Narrative Design is hard work under tight deadlines. We wrestle with the competing objectives of writing impactful characters and offering player choice while also keeping the word count to a minimum.
Writing is cheap to develop, expensive to translate, time-consuming to record, and often disruptive to gameplay, so you can always depend on someone petitioning to trim it back.
Writing is more malleable than art or animation, so Narrative Designers are often at the vanguard when sudden, unexpected changes need to be made. That can be a very vulnerable position.
I've been fortunate to experience only one project cancellation, and I can't describe the heartbreak of losing that writing, those beloved characters, and the months of effort that went into them. At the risk of sounding dramatic, it was like someone close to me had died, and I spent a long time stuck under a rain cloud of ennui and resentment.

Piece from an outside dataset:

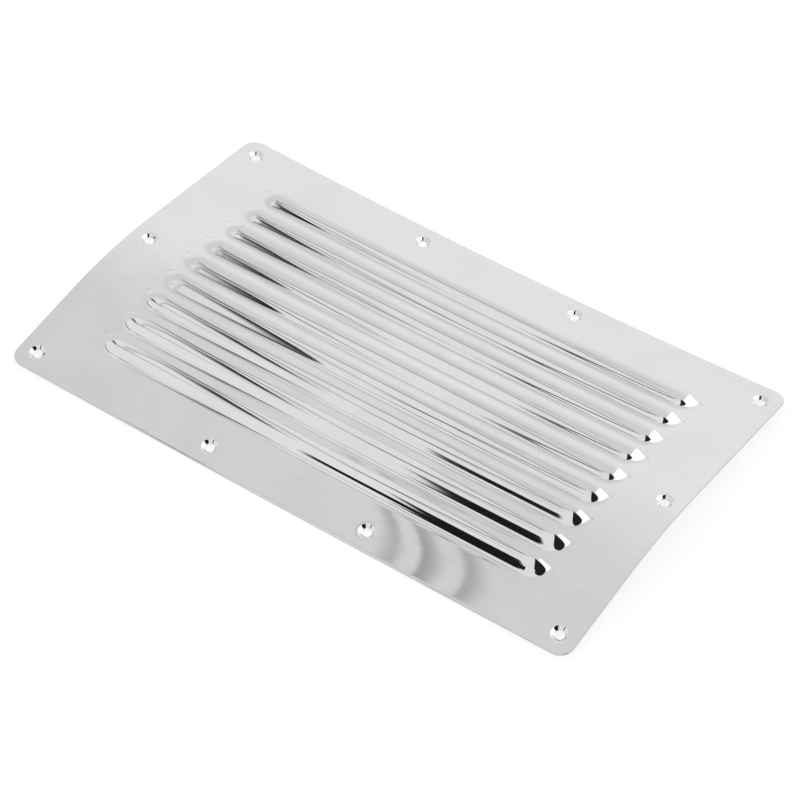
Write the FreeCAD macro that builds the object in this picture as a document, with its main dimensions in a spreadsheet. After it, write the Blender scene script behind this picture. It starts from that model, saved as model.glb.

I love my role, the atmosphere, the team, but yes - it's also still a job, and it comes with everything you might associate with a job.
Do I network?
Beyond messaging the occasional Narrative Designer on Twitter to tell them I admire their work or enjoyed their latest game, I really don't. I'm not much of a social butterfly. That said... don't be like me. Do what works for you.
I sincerely hope this helps, if only to demystify the process. If there's a cheat code that unlocks a door to the industry, I never found it. Be polite and honest. Be kind to yourself when you falter. Most importantly, do the work. Even if you fall short, no one can take away the XP you earned along the way.